Entries with model source code
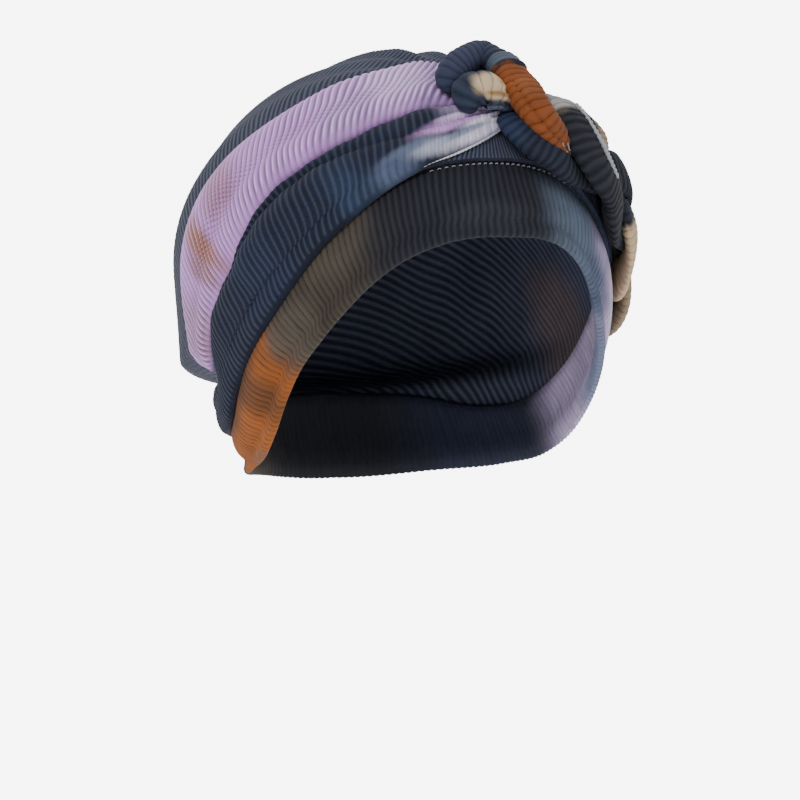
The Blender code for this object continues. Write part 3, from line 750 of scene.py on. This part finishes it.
def mix(tree, share, a, b, blend="MIX"):
    """Mix of two sockets or colours."""
    node = add(tree, "Mix", {"data_type": "RGBA", "blend_type": blend})
    for title, value in (("Factor_Float", share), ("A_Color", a), ("B_Color", b)):
        feed(tree, value, next(s for s in node.inputs if s.identifier == title))
    return next(s for s in node.outputs if s.identifier == "Result_Color")


def smooth(tree, value, start, end):
    """Smooth step of a value, nought at the start and one at the end."""
    settings = {"interpolation_type": "SMOOTHSTEP"}
    return add(tree, "MapRange", settings, Value=value, From_Min=start, From_Max=end).outputs[0]


def noise(tree, place, scale, detail, roughness=0.5):
    """Noise between nought and one at a place."""
    node = add(tree, "TexNoise", Vector=place, Scale=scale, Detail=detail, Roughness=roughness)
    return node.outputs[0]


def cloth_map(tree, name):
    """Coordinates of one of a piece's two maps, cloth or ribs."""
    return add(tree, "UVMap", {"uv_map": name}).outputs[0]


def in_object(tree):
    """Coordinates in the object's own space."""
    return add(tree, "TexCoord").outputs["Object"]


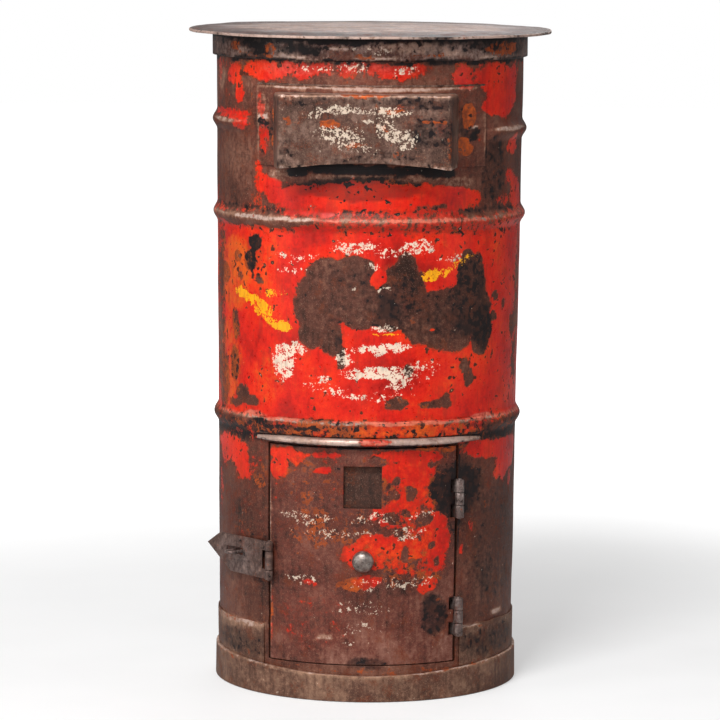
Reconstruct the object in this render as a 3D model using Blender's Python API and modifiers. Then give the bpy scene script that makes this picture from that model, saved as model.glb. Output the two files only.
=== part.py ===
"""A free-standing cylindrical letter box in sheet steel, with a hinged collection door.

The box's own axis is Z, it stands on z = 0, and its door and letter slot face -Y.
An azimuth is in degrees from the front (-Y), and grows towards the hinges at +X.
Lengths are in metres.
"""

import math

import bmesh
import bpy
from mathutils import Matrix, Vector

# Whole box
HEIGHT = 0.900
FOOT_RADIUS = 0.2022
TOP_RADIUS = 0.2111
SHEET = 0.003
GAP = 0.0003
FACET = 6.0  # degrees of azimuth that each flat of a round wall spans

# Swaged beads round the wall, and the flattened stretch at the front of two of them
BEAD_HALF_HEIGHT = 0.008
BEAD_PROUD = 0.005
FLAT_HALF_ANGLE = 48.0
UPPER_BEAD_Z = 0.767
MIDDLE_BEAD_Z = 0.644
LOWER_BEAD_Z = 0.367

# Lid, rim and foot
LID_RADIUS = 0.250
LID_SHEET = 0.0035
LID_CROWN = 0.0025
RIM_RADIUS = 0.2175
RIM_BOTTOM_Z = 0.861
WALL_TOP_Z = 0.8935
FOOT_BAND_RADIUS = 0.2088
FOOT_BAND_TOP_Z = 0.045
FOOT_BAND_SHEET = 0.0054
WRAP_TOP_Z = 0.095
WRAP_SHEET = 0.002
WRAP_FROM, WRAP_TO = 38.5, 317.5
FLOOR_SHEET = 0.003

# Letter slot, the plate round it and the hood over it
SLOT_HALF_ANGLE = 27.0
SLOT_Z = (0.747, 0.783)
WALL_HOLE_HALF_ANGLE = 31.0
WALL_HOLE_Z = (0.738, 0.794)
SLOT_PLATE_FROM, SLOT_PLATE_TO = -45.5, 47.0
SLOT_PLATE_Z = (0.720, 0.828)
SLOT_PLATE_SHEET = 0.002
HOOD_AZIMUTH = -1.8
HOOD_HALF_WIDTH = 0.1173
HOOD_FLARE = 0.0045
HOOD_FACE = 0.235
HOOD_Z = (0.720, 0.818)
HOOD_ARCH = 0.008
CHUTE_SIZE = (0.190, 0.096, 0.002)
CHUTE_PLACE = (0.0, -0.165, 0.722)
CHUTE_SLOPE = 30.0

# Strip and drip rail over the door
HEADER_FROM, HEADER_TO = -44.7, 47.5
HEADER_Z = (0.359, 0.381)
HEADER_SHEET = 0.0045
RAIL_FROM, RAIL_TO = -46.0, 47.5
RAIL_Z = 0.3515
RAIL_THICKNESS = 0.005
RAIL_WIDTH = 0.0115

# Door and its opening
HINGE_AZIMUTH = 36.2
HINGE_GAP = 0.7
DOOR_FROM = -39.4
DOOR_TO = HINGE_AZIMUTH - HINGE_GAP
OPENING_FROM = -40.6
OPENING_TO = HINGE_AZIMUTH + HINGE_GAP
OPENING_Z = (0.0485, 0.346)
DOOR_Z = (0.050, 0.3445)
RETURN_DEPTH = 0.022
RETURN_ANGLE = 0.55
RETURN_INSET = 0.1
RETURN_FOOT_Z = 0.0625
JAMB_Z = (0.030, 0.358)
JAMB_LEG_ANGLE = 6.2
JAMB_WEB_ANGLE = 0.8
STOP_ANGLE = 3.0
SILL_FROM, SILL_TO = -36.8, 33.8
SILL_Z = (0.030, 0.060)
BRACE_FROM, BRACE_TO = -36.5, 32.5
BRACE_HEIGHT = 0.020
BRACE_MIDDLES = {"door_brace_lower": 0.085, "door_brace_upper": 0.230}

# Butt hinges
HINGE_RADIUS = 0.2113
HINGE_MIDDLES = {"upper": 0.2725, "lower": 0.1110}
HINGE_HEIGHT = 0.052
BARREL_RADIUS = 0.006
PIN_RADIUS = 0.0028
LEAF_SHEET = 0.0015
LEAF_DEPTH = 0.026
LEAF_START = 0.007
MIDDLE_KNUCKLE = 0.017
KNUCKLE_GAP = 0.0005

# Hour plate behind its window
WINDOW_AZIMUTH = -1.7
WINDOW_HALF_WIDTH = 0.0295
WINDOW_Z = (0.261, 0.320)
HOLDER_FRONT = 0.1968
HOLDER_DEPTH = 0.006
HOLDER_HALF_WIDTH = 0.042
HOLDER_Z = (0.2475, 0.329)
HOLDER_LEDGE = 0.005
POCKET_HALF_WIDTH = 0.0363
POCKET_DEPTH = 0.0026
HOUR_PLATE_SHEET = 0.002
HOUR_PLATE_HEIGHT = 0.074

# Door knob
KNOB_AZIMUTH = -1.4
KNOB_Z = 0.192
KNOB_RADIUS = 0.014
KNOB_HEIGHT = 0.0135
SHANK_RADIUS = 0.004
SHANK_LENGTH = 0.016

# Hasp
HASP_AZIMUTH = -38.5
HASP_RADIUS = 0.2115
STRAP_AZIMUTH = -48.16
STRAP_SHEET = 0.0025
HASP_Z = 0.185
HASP_HALF_HEIGHT = 0.026
HASP_BARREL_RADIUS = 0.0055
HASP_PIN_RADIUS = 0.0023
HASP_KNUCKLE_HALF = 0.0125
HASP_NOTCH = 0.0115
HASP_LEAF_DEPTH = 0.018
STRAP_TIP = 0.129
STRAP_SHOULDER = 0.102
STRAP_NOTCH_CORNER = 0.1075
STRAP_LOWER_CORNER = 0.079
STAPLE_AZIMUTH = -56.0
STAPLE_Z = 0.190
STAPLE_WIRE = 0.00225
STAPLE_HALF_WIDTH = 0.007
STAPLE_INNER = 0.194
STAPLE_BEND = 0.2217
STRAP_SLOT = (0.0538, 0.0885)
STRAP_SLOT_HALF_HEIGHT = 0.0048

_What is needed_
Reproduce the data shown above exactly.

_The response_
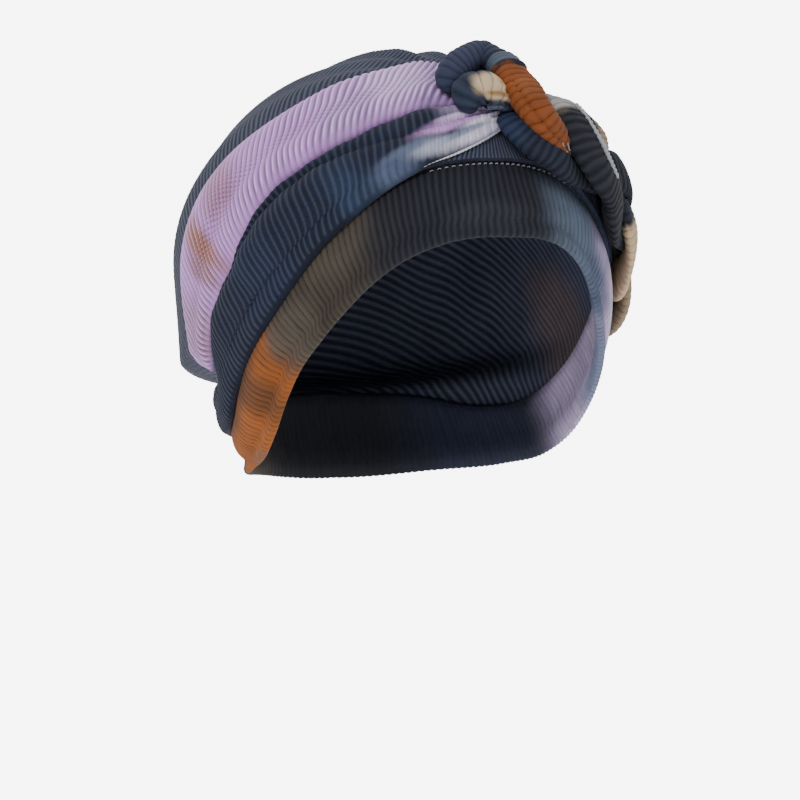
The Blender code for this object continues. Write part 3, from line 750 of scene.py on. This part finishes it.
def mix(tree, share, a, b, blend="MIX"):
    """Mix of two sockets or colours."""
    node = add(tree, "Mix", {"data_type": "RGBA", "blend_type": blend})
    for title, value in (("Factor_Float", share), ("A_Color", a), ("B_Color", b)):
        feed(tree, value, next(s for s in node.inputs if s.identifier == title))
    return next(s for s in node.outputs if s.identifier == "Result_Color")


def smooth(tree, value, start, end):
    """Smooth step of a value, nought at the start and one at the end."""
    settings = {"interpolation_type": "SMOOTHSTEP"}
    return add(tree, "MapRange", settings, Value=value, From_Min=start, From_Max=end).outputs[0]


def noise(tree, place, scale, detail, roughness=0.5):
    """Noise between nought and one at a place."""
    node = add(tree, "TexNoise", Vector=place, Scale=scale, Detail=detail, Roughness=roughness)
    return node.outputs[0]


def cloth_map(tree, name):
    """Coordinates of one of a piece's two maps, cloth or ribs."""
    return add(tree, "UVMap", {"uv_map": name}).outputs[0]


def in_object(tree):
    """Coordinates in the object's own space."""
    return add(tree, "TexCoord").outputs["Object"]


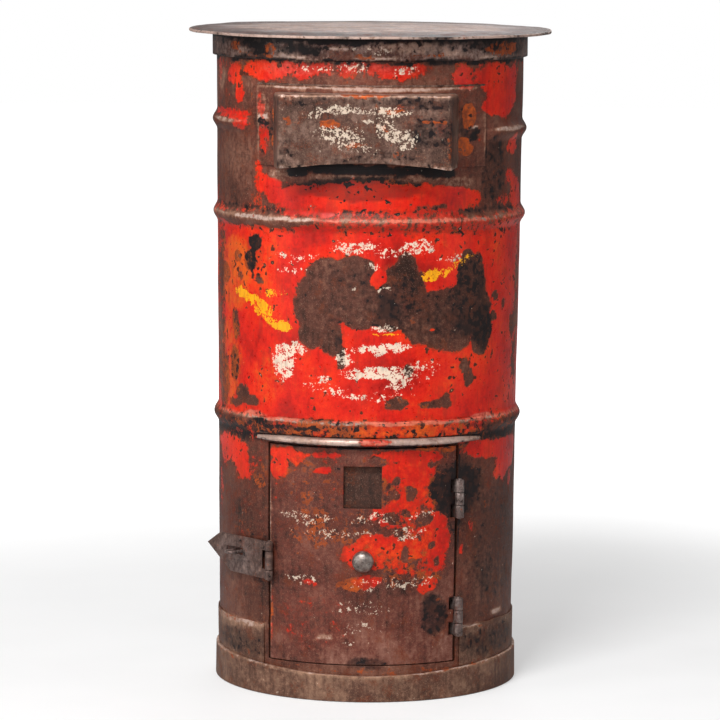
Reconstruct the object in this render as a 3D model using Blender's Python API and modifiers. Then give the bpy scene script that makes this picture from that model, saved as model.glb. Output the two files only.
=== part.py ===
"""A free-standing cylindrical letter box in sheet steel, with a hinged collection door.

The box's own axis is Z, it stands on z = 0, and its door and letter slot face -Y.
An azimuth is in degrees from the front (-Y), and grows towards the hinges at +X.
Lengths are in metres.
"""

import math

import bmesh
import bpy
from mathutils import Matrix, Vector

# Whole box
HEIGHT = 0.900
FOOT_RADIUS = 0.2022
TOP_RADIUS = 0.2111
SHEET = 0.003
GAP = 0.0003
FACET = 6.0  # degrees of azimuth that each flat of a round wall spans

# Swaged beads round the wall, and the flattened stretch at the front of two of them
BEAD_HALF_HEIGHT = 0.008
BEAD_PROUD = 0.005
FLAT_HALF_ANGLE = 48.0
UPPER_BEAD_Z = 0.767
MIDDLE_BEAD_Z = 0.644
LOWER_BEAD_Z = 0.367

# Lid, rim and foot
LID_RADIUS = 0.250
LID_SHEET = 0.0035
LID_CROWN = 0.0025
RIM_RADIUS = 0.2175
RIM_BOTTOM_Z = 0.861
WALL_TOP_Z = 0.8935
FOOT_BAND_RADIUS = 0.2088
FOOT_BAND_TOP_Z = 0.045
FOOT_BAND_SHEET = 0.0054
WRAP_TOP_Z = 0.095
WRAP_SHEET = 0.002
WRAP_FROM, WRAP_TO = 38.5, 317.5
FLOOR_SHEET = 0.003

# Letter slot, the plate round it and the hood over it
SLOT_HALF_ANGLE = 27.0
SLOT_Z = (0.747, 0.783)
WALL_HOLE_HALF_ANGLE = 31.0
WALL_HOLE_Z = (0.738, 0.794)
SLOT_PLATE_FROM, SLOT_PLATE_TO = -45.5, 47.0
SLOT_PLATE_Z = (0.720, 0.828)
SLOT_PLATE_SHEET = 0.002
HOOD_AZIMUTH = -1.8
HOOD_HALF_WIDTH = 0.1173
HOOD_FLARE = 0.0045
HOOD_FACE = 0.235
HOOD_Z = (0.720, 0.818)
HOOD_ARCH = 0.008
CHUTE_SIZE = (0.190, 0.096, 0.002)
CHUTE_PLACE = (0.0, -0.165, 0.722)
CHUTE_SLOPE = 30.0

# Strip and drip rail over the door
HEADER_FROM, HEADER_TO = -44.7, 47.5
HEADER_Z = (0.359, 0.381)
HEADER_SHEET = 0.0045
RAIL_FROM, RAIL_TO = -46.0, 47.5
RAIL_Z = 0.3515
RAIL_THICKNESS = 0.005
RAIL_WIDTH = 0.0115

# Door and its opening
HINGE_AZIMUTH = 36.2
HINGE_GAP = 0.7
DOOR_FROM = -39.4
DOOR_TO = HINGE_AZIMUTH - HINGE_GAP
OPENING_FROM = -40.6
OPENING_TO = HINGE_AZIMUTH + HINGE_GAP
OPENING_Z = (0.0485, 0.346)
DOOR_Z = (0.050, 0.3445)
RETURN_DEPTH = 0.022
RETURN_ANGLE = 0.55
RETURN_INSET = 0.1
RETURN_FOOT_Z = 0.0625
JAMB_Z = (0.030, 0.358)
JAMB_LEG_ANGLE = 6.2
JAMB_WEB_ANGLE = 0.8
STOP_ANGLE = 3.0
SILL_FROM, SILL_TO = -36.8, 33.8
SILL_Z = (0.030, 0.060)
BRACE_FROM, BRACE_TO = -36.5, 32.5
BRACE_HEIGHT = 0.020
BRACE_MIDDLES = {"door_brace_lower": 0.085, "door_brace_upper": 0.230}

# Butt hinges
HINGE_RADIUS = 0.2113
HINGE_MIDDLES = {"upper": 0.2725, "lower": 0.1110}
HINGE_HEIGHT = 0.052
BARREL_RADIUS = 0.006
PIN_RADIUS = 0.0028
LEAF_SHEET = 0.0015
LEAF_DEPTH = 0.026
LEAF_START = 0.007
MIDDLE_KNUCKLE = 0.017
KNUCKLE_GAP = 0.0005

# Hour plate behind its window
WINDOW_AZIMUTH = -1.7
WINDOW_HALF_WIDTH = 0.0295
WINDOW_Z = (0.261, 0.320)
HOLDER_FRONT = 0.1968
HOLDER_DEPTH = 0.006
HOLDER_HALF_WIDTH = 0.042
HOLDER_Z = (0.2475, 0.329)
HOLDER_LEDGE = 0.005
POCKET_HALF_WIDTH = 0.0363
POCKET_DEPTH = 0.0026
HOUR_PLATE_SHEET = 0.002
HOUR_PLATE_HEIGHT = 0.074

# Door knob
KNOB_AZIMUTH = -1.4
KNOB_Z = 0.192
KNOB_RADIUS = 0.014
KNOB_HEIGHT = 0.0135
SHANK_RADIUS = 0.004
SHANK_LENGTH = 0.016

# Hasp
HASP_AZIMUTH = -38.5
HASP_RADIUS = 0.2115
STRAP_AZIMUTH = -48.16
STRAP_SHEET = 0.0025
HASP_Z = 0.185
HASP_HALF_HEIGHT = 0.026
HASP_BARREL_RADIUS = 0.0055
HASP_PIN_RADIUS = 0.0023
HASP_KNUCKLE_HALF = 0.0125
HASP_NOTCH = 0.0115
HASP_LEAF_DEPTH = 0.018
STRAP_TIP = 0.129
STRAP_SHOULDER = 0.102
STRAP_NOTCH_CORNER = 0.1075
STRAP_LOWER_CORNER = 0.079
STAPLE_AZIMUTH = -56.0
STAPLE_Z = 0.190
STAPLE_WIRE = 0.00225
STAPLE_HALF_WIDTH = 0.007
STAPLE_INNER = 0.194
STAPLE_BEND = 0.2217
STRAP_SLOT = (0.0538, 0.0885)
STRAP_SLOT_HALF_HEIGHT = 0.0048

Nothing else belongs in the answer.